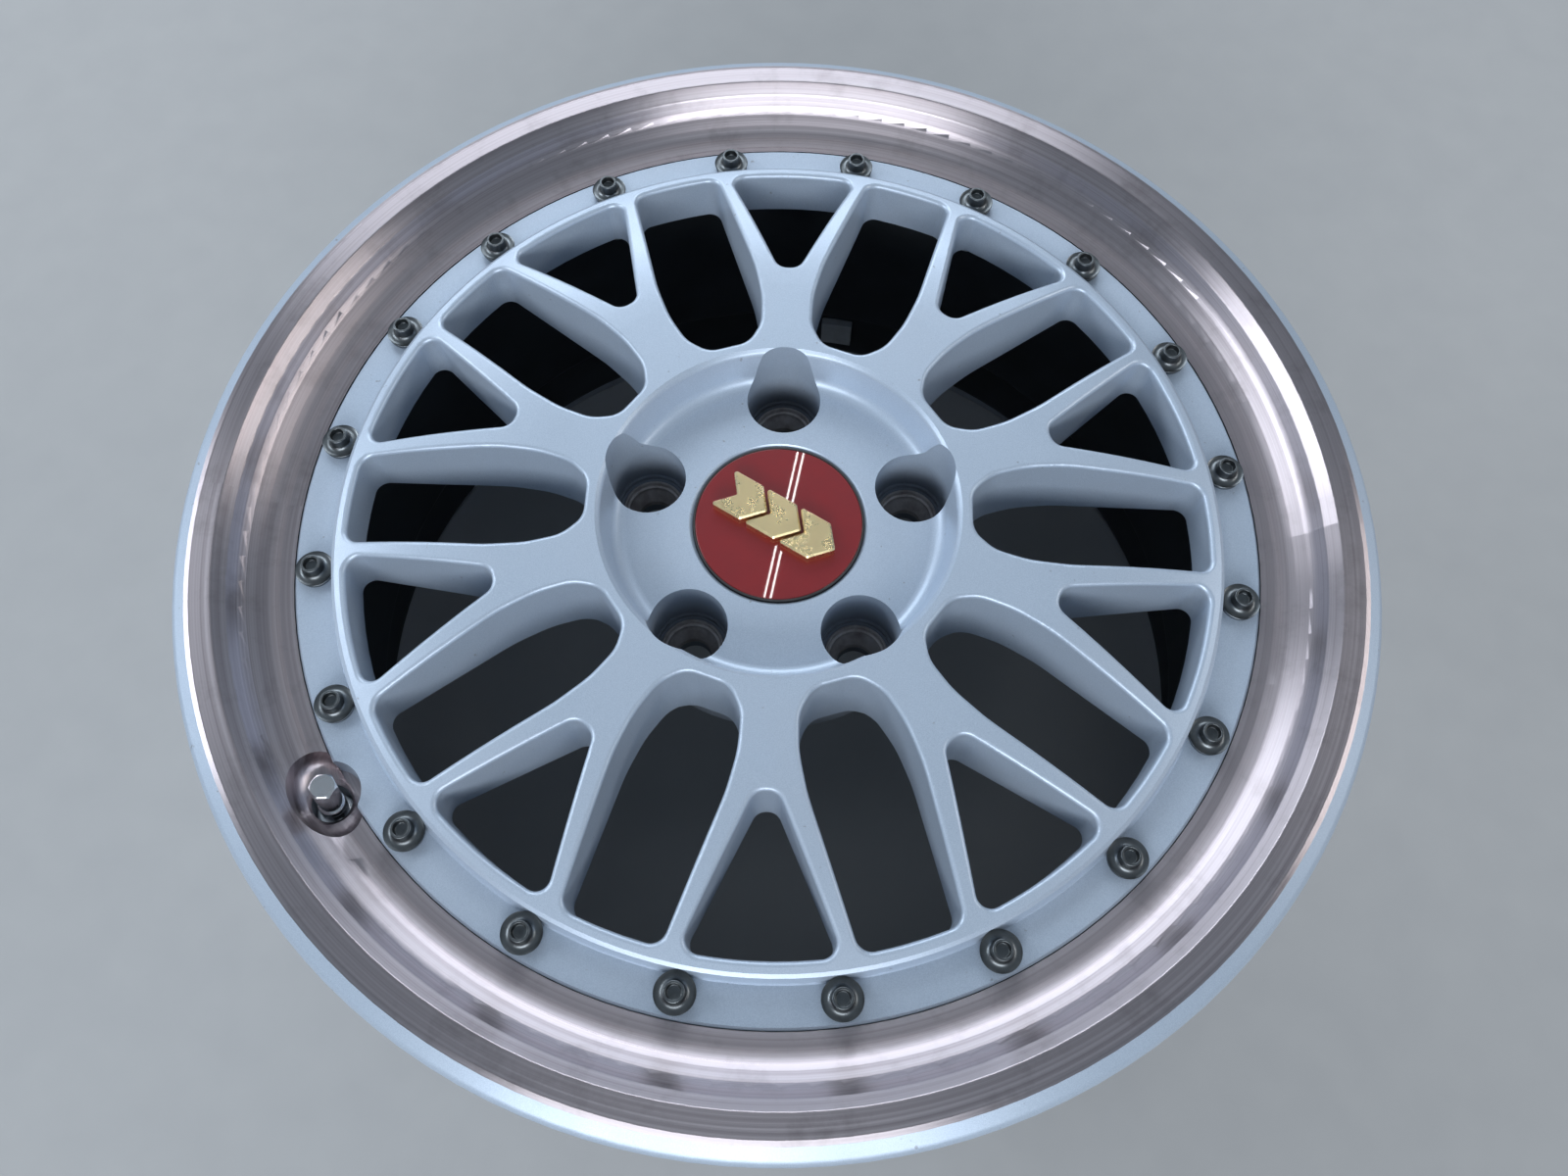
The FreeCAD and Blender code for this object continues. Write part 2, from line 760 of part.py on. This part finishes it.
# ---------------------------------------------------------------- balance weight
def sector_block(r_in, r_out, z0, z1, arc_mm):
    half = math.degrees(arc_mm / 2.0 / r_out)
    pts = [O, polar(400, -half), polar(400, half), O]
    wedge = Part.Face(Part.makePolygon(pts)).extrude(vec(0, 0, 400))
    wedge.translate(vec(0, 0, -200))
    return turned(tube(r_out, r_in, z0, z1).common(wedge), WEIGHT_AZ)


def balance_weight():
    body = sector_block(STEP_R - 4.6, STEP_R - 0.8, WEIGHT_Z - 9.0, WEIGHT_Z + 9.0, 17.6)
    inner = [f for f in body.Faces if abs(f.Area - 16.9 * 18.0) < 14.0]
    edges = []
    for face in inner:
        mid = face.CenterOfMass
        if math.hypot(mid.x, mid.y) < STEP_R - 3.0:
            edges += face.Edges
    return body.makeFillet(1.0, edges) if edges else body


def weight_tape():
    return sector_block(STEP_R - 0.8, STEP_R, WEIGHT_Z - 8.6, WEIGHT_Z + 8.6, 17.0)


# ---------------------------------------------------------------- write
PIECES = [
    ("rim_barrel", rim_barrel),
    ("centre_disc", centre_disc),
    ("assembly_bolts", lambda: on_bolt_circle(assembly_bolt())),
    ("assembly_nuts", lambda: on_bolt_circle(rear_nut())),
    ("lug_seats", lug_seat),
    ("cap_carrier", cap_carrier),
    ("cap_spring", cap_spring),
    ("cap_plate", cap_plate),
    ("cap_badge", cap_badge),
    ("centring_ring", centring_ring),
    ("centring_clip", centring_clip),
    ("valve_stem", valve_stem),
    ("valve_seal", valve_seal),
    ("valve_washer", valve_washer),
    ("valve_nut", valve_nut),
    ("valve_core_body", core_body),
    ("valve_core_pin", core_pin),
    ("valve_core_seal", core_seal),
    ("valve_core_spring", core_spring),
    ("valve_cap", valve_cap),
    ("valve_cap_gasket", cap_gasket),
    ("balance_weight", balance_weight),
    ("balance_tape", weight_tape),
]

os.makedirs("parts", exist_ok=True)
for name, make in PIECES:
    shape = make()
    shape.exportStep("parts/" + name + ".step")
    print(name, len(shape.Solids), shape.isValid(), round(shape.Volume / 1000.0, 2), "cm3")
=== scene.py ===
import math

import bpy
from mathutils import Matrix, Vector


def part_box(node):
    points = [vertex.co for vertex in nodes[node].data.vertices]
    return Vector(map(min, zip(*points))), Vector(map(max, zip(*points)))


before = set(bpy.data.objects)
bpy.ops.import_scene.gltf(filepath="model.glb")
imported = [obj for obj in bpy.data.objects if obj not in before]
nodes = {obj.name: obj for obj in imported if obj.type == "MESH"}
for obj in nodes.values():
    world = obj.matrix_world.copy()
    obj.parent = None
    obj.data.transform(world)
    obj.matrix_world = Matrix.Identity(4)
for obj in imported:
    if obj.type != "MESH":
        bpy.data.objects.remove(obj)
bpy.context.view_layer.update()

# ------------------------------------------------------------ places, in metres
RIM_LOW, RIM_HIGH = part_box("rim_barrel")
RIM_R = RIM_HIGH.x
FLOOR_Z = RIM_LOW.z

# borders between the finishes of the barrel
LIP_OUTER = RIM_R - 0.0067              # outside this circle the flange is painted
RING_EDGE = RIM_R - 0.0417              # inside this circle the bolted centre covers it
INNER_WALL = RIM_R - 0.0277             # inside this circle is the inner wall
PAINTED_EDGE_BOTTOM = RIM_HIGH.z - 0.01025
LIP_BOTTOM = RIM_HIGH.z - 0.01975
VALVE_POCKET_BOTTOM = RIM_HIGH.z - 0.02925
VALVE_POCKET_REACH = 0.022              # from the middle of the valve nut

# the nut pockets stand on the pressed-in seats
SEATS_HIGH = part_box("lug_seats")[1]
NUT_POCKET_FOOT = SEATS_HIGH.z + 0.0014
NUT_POCKET_EDGE = SEATS_HIGH.y + 0.00265
# height and fade of the dark foot of the nut pockets: dirt and painted shade
DIRT_AND_SHADE_HEIGHT = 0.020
DIRT_AND_SHADE_FADE = 0.004

CAMERA_PLACE = (0.00735, -0.212, 0.5245)
CAMERA_TURN = (22.901, -0.327, 2.076)   # degrees about X, Y and Z
CAMERA_LENS = 27.3                      # mm on a 36 mm sensor

FLOOR_REACH = 6.0
# name, place, (width, depth), power in watts, colour; each faces the middle of the wheel
SOFT_LIGHTS = (
    ("back", (-0.5, 2.6, 1.7), (3.2, 1.0), 52, (0.84, 0.92, 1.0)),
    ("front", (-0.2, -2.6, 1.5), (2.6, 0.8), 66, (0.90, 0.95, 1.0)),
    ("left", (-2.5, 0.5, 1.5), (1.6, 0.7), 30, (0.86, 0.93, 1.0)),
    ("right", (2.5, 0.3, 1.4), (1.8, 0.35), 14, (1.0, 0.97, 0.93)),
)
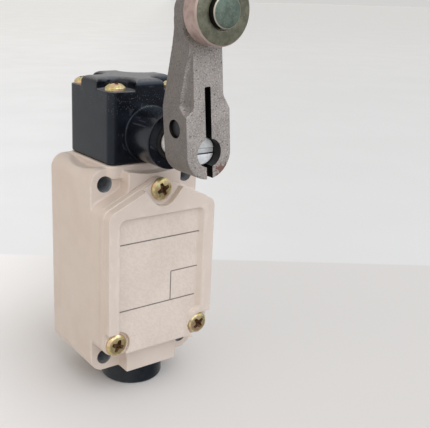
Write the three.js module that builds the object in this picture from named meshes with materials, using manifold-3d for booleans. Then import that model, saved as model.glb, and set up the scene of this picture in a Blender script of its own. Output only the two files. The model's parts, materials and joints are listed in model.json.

┄┄┄┄┄┄

Repeat only the lines above, from the first line of the entries through the line that contains "z0, z1).common(wedge), WEIGHT_AZ)", including both ends.

:: Solution for this problem ::
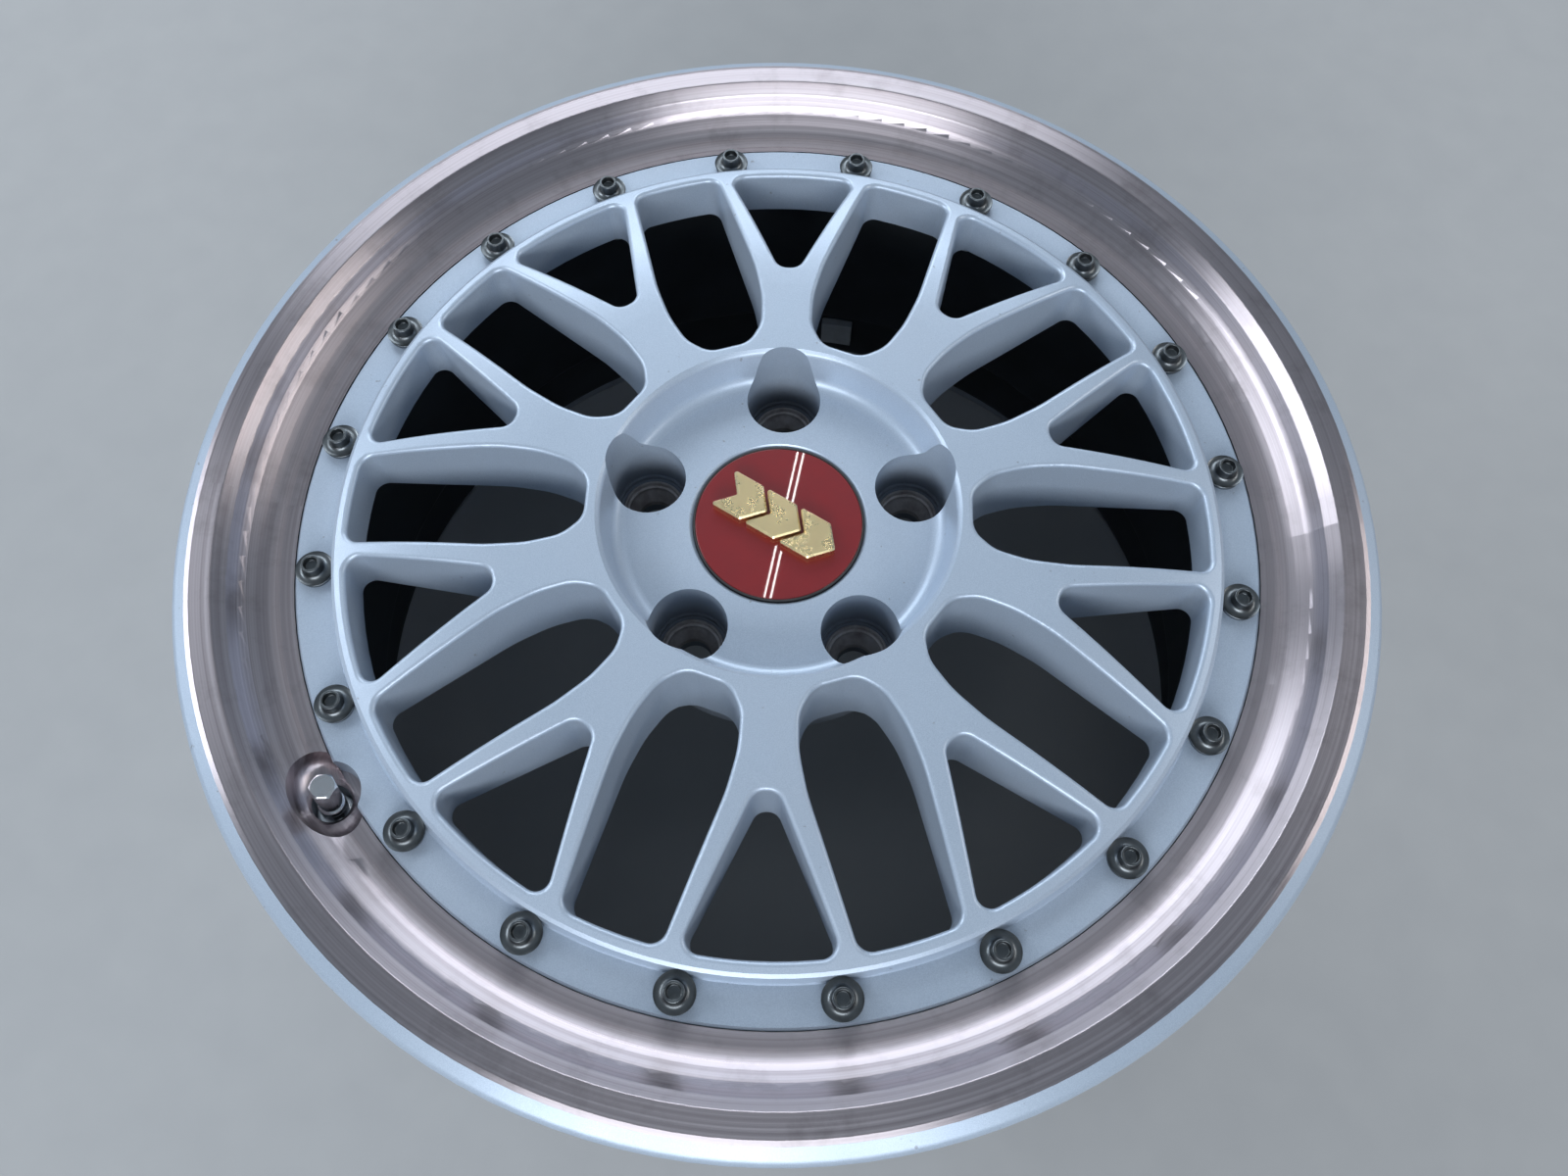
The FreeCAD and Blender code for this object continues. Write part 2, from line 760 of part.py on. This part finishes it.
# ---------------------------------------------------------------- balance weight
def sector_block(r_in, r_out, z0, z1, arc_mm):
    half = math.degrees(arc_mm / 2.0 / r_out)
    pts = [O, polar(400, -half), polar(400, half), O]
    wedge = Part.Face(Part.makePolygon(pts)).extrude(vec(0, 0, 400))
    wedge.translate(vec(0, 0, -200))
    return turned(tube(r_out, r_in, z0, z1).common(wedge), WEIGHT_AZ)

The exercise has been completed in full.